Entries with model source code:
....
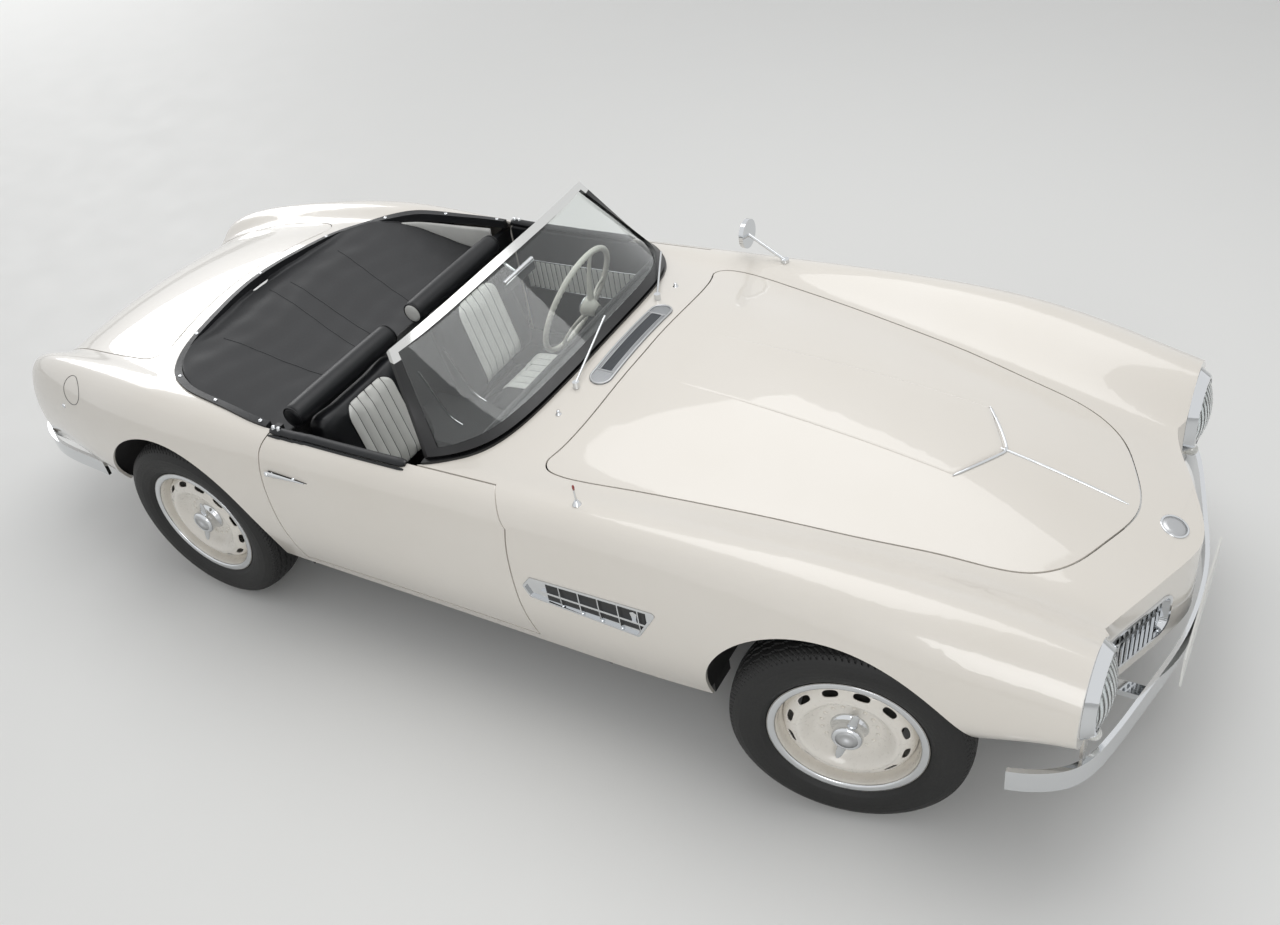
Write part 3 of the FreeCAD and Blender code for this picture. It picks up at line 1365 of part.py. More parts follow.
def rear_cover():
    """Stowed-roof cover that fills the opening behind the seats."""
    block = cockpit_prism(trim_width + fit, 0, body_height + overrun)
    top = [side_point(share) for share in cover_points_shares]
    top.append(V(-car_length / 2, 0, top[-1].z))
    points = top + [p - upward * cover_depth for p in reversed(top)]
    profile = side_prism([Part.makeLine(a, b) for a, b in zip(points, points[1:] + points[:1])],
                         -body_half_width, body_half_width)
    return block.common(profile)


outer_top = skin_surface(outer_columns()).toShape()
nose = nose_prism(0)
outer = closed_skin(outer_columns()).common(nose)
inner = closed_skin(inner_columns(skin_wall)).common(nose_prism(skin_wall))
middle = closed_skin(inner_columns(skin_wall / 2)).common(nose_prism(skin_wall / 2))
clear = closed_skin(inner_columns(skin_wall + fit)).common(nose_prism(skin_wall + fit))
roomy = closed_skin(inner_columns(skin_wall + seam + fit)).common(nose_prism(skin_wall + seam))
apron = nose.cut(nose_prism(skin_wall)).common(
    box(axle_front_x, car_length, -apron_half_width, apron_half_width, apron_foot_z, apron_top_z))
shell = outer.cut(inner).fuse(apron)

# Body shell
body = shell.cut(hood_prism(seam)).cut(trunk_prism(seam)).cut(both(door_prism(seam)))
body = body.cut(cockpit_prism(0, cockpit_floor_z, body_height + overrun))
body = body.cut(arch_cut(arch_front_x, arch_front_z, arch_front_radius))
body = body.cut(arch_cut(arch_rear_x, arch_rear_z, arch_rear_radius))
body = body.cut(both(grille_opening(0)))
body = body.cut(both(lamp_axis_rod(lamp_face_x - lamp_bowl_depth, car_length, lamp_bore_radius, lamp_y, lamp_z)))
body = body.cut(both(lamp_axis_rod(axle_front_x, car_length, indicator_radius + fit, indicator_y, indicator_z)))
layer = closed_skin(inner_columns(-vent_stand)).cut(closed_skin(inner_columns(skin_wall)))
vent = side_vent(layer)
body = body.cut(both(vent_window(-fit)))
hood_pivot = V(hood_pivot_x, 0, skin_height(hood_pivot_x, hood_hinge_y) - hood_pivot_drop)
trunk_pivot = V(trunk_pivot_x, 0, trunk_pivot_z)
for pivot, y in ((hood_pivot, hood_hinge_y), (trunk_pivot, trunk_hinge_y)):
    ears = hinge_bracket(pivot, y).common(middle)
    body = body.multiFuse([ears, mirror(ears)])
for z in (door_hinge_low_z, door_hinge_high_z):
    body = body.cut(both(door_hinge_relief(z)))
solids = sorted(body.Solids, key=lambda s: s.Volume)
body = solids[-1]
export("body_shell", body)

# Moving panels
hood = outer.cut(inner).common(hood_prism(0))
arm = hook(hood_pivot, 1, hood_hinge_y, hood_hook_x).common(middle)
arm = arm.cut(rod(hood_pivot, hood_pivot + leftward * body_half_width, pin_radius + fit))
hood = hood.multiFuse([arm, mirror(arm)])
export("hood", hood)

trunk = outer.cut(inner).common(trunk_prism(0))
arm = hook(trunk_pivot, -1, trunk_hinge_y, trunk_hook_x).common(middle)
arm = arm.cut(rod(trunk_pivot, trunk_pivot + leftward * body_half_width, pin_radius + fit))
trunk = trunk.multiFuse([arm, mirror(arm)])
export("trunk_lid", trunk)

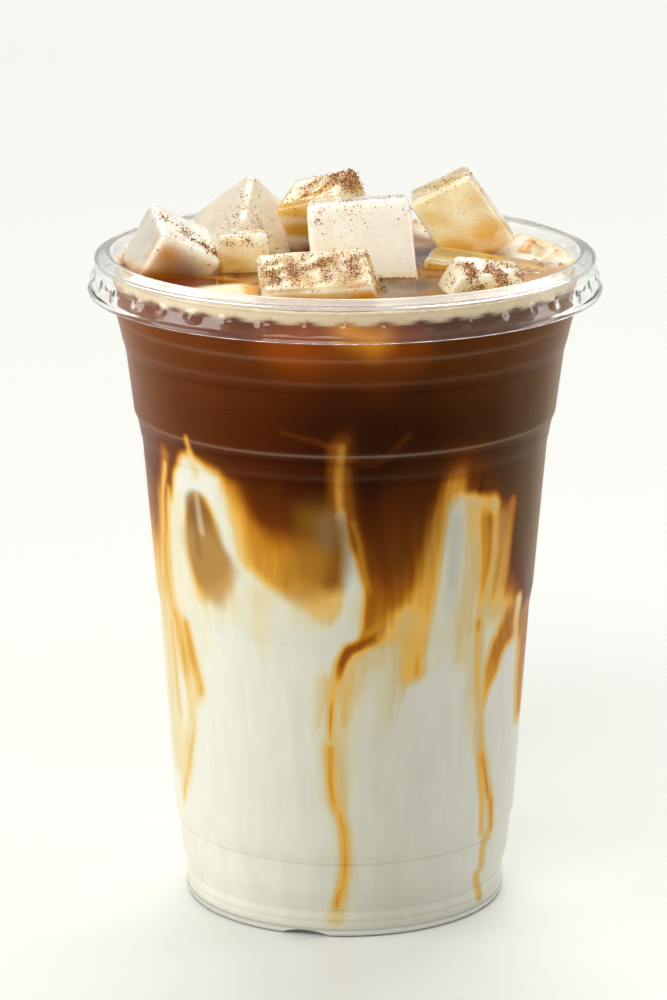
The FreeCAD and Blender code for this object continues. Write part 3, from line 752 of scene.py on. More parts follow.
....
#### Task brief
Quote verbatim the opening lines of the listing above, ending with the line where "shell = outer.cut(inner).fuse(apron)" appears; include both endpoints and nothing more.

#### Finished answer
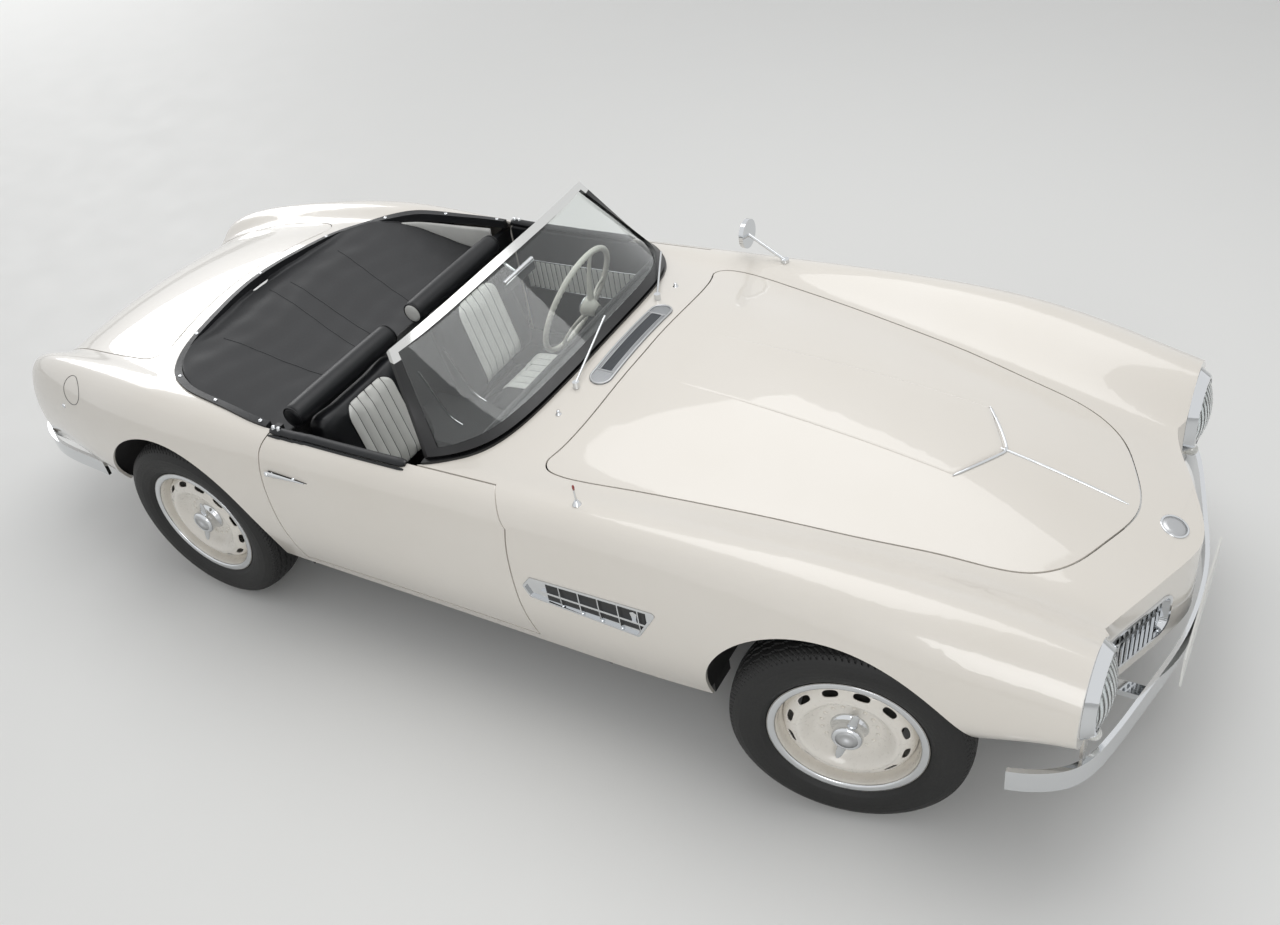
Write part 3 of the FreeCAD and Blender code for this picture. It picks up at line 1365 of part.py. More parts follow.
def rear_cover():
    """Stowed-roof cover that fills the opening behind the seats."""
    block = cockpit_prism(trim_width + fit, 0, body_height + overrun)
    top = [side_point(share) for share in cover_points_shares]
    top.append(V(-car_length / 2, 0, top[-1].z))
    points = top + [p - upward * cover_depth for p in reversed(top)]
    profile = side_prism([Part.makeLine(a, b) for a, b in zip(points, points[1:] + points[:1])],
                         -body_half_width, body_half_width)
    return block.common(profile)


outer_top = skin_surface(outer_columns()).toShape()
nose = nose_prism(0)
outer = closed_skin(outer_columns()).common(nose)
inner = closed_skin(inner_columns(skin_wall)).common(nose_prism(skin_wall))
middle = closed_skin(inner_columns(skin_wall / 2)).common(nose_prism(skin_wall / 2))
clear = closed_skin(inner_columns(skin_wall + fit)).common(nose_prism(skin_wall + fit))
roomy = closed_skin(inner_columns(skin_wall + seam + fit)).common(nose_prism(skin_wall + seam))
apron = nose.cut(nose_prism(skin_wall)).common(
    box(axle_front_x, car_length, -apron_half_width, apron_half_width, apron_foot_z, apron_top_z))
shell = outer.cut(inner).fuse(apron)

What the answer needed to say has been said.